_What is required_
Look for "Reconstruct the object" in the records below, then copy that line and every line after it, exactly and with nothing added.

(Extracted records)
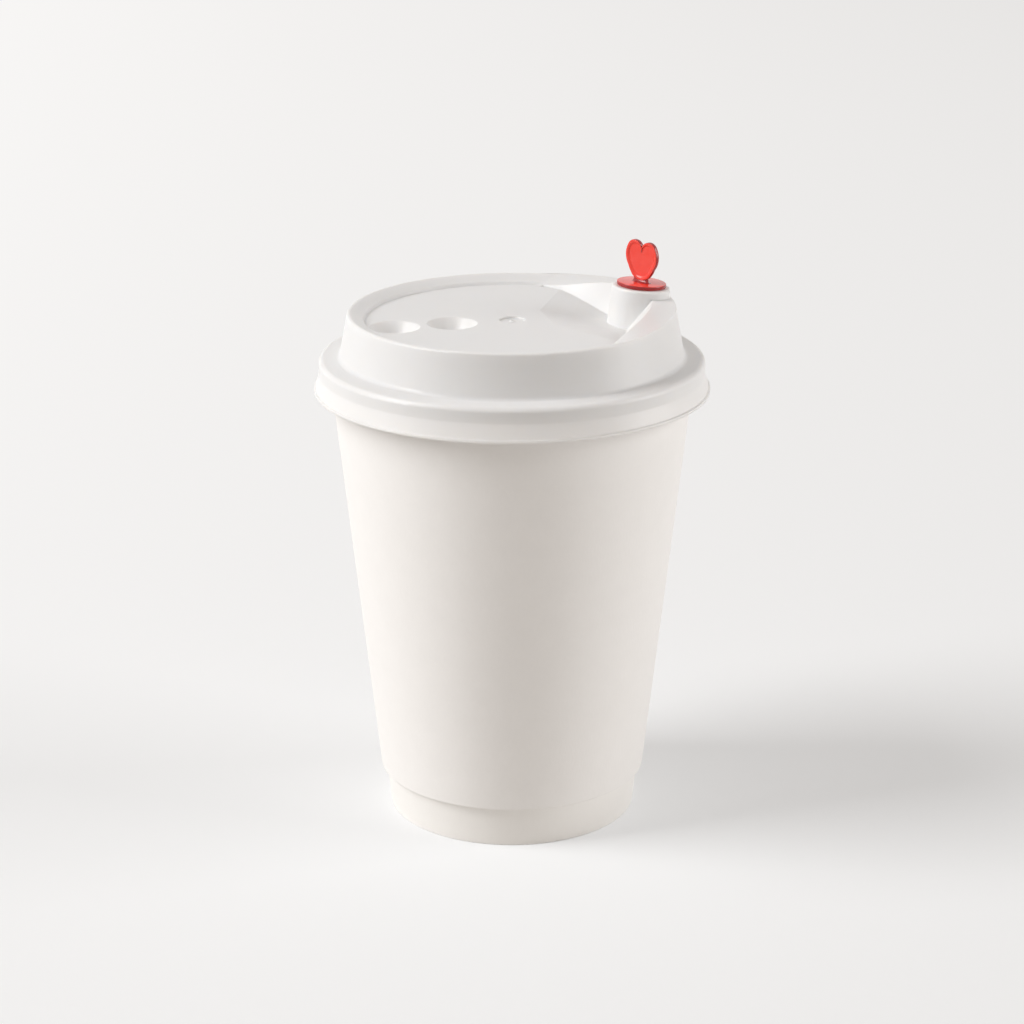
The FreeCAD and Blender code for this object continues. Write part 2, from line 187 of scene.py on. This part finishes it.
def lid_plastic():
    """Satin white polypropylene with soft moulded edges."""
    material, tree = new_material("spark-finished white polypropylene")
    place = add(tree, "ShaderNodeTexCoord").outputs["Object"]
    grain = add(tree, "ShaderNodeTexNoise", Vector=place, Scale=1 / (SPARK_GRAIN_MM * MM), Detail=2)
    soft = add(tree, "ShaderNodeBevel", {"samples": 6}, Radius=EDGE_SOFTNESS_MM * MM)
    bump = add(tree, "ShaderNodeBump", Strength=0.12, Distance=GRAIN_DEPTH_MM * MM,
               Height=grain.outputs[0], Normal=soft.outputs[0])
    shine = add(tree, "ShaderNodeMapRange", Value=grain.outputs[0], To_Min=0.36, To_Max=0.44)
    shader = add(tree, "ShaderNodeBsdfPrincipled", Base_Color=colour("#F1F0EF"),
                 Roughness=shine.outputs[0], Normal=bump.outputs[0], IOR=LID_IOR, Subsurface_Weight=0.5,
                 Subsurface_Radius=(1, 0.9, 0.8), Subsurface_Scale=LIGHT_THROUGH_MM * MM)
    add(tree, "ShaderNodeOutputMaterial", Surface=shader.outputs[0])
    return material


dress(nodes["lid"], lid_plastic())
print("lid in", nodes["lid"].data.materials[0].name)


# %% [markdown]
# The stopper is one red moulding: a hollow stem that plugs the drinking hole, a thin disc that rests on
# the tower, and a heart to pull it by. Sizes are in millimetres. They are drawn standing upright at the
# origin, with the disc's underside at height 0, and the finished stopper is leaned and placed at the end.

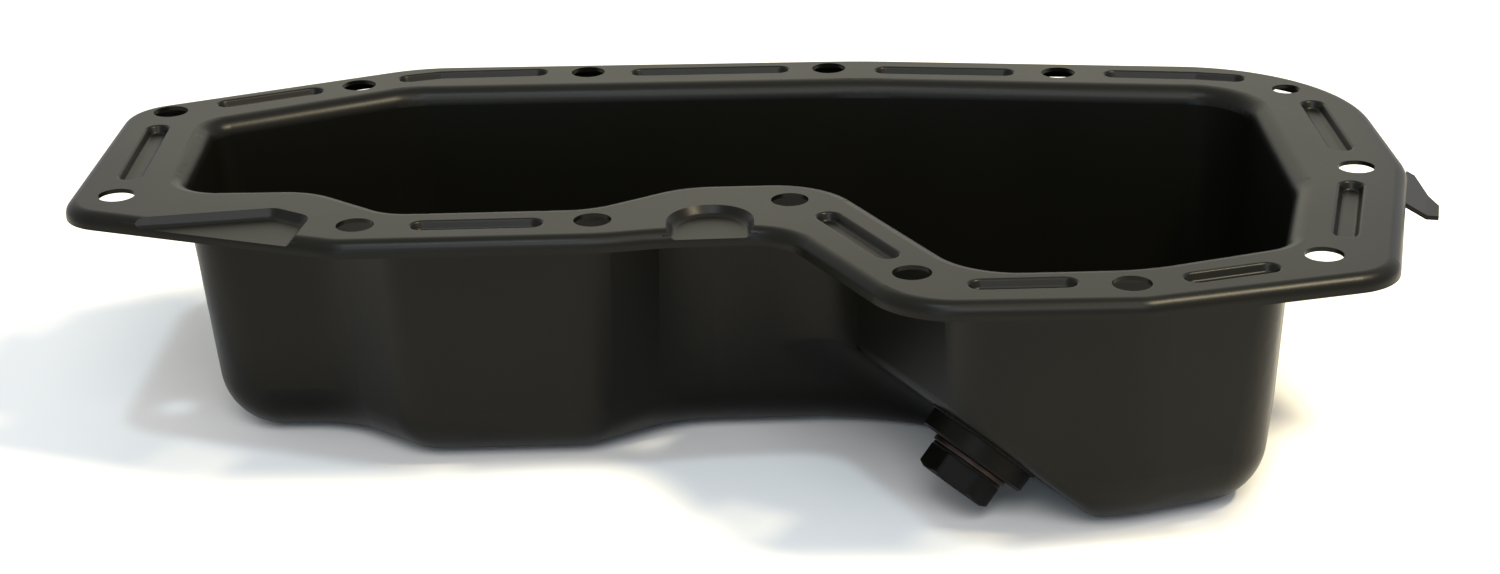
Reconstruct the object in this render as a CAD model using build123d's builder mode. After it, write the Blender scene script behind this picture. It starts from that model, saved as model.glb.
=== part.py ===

_The result_
Reconstruct the object in this render as a CAD model using build123d's builder mode. After it, write the Blender scene script behind this picture. It starts from that model, saved as model.glb.
=== part.py ===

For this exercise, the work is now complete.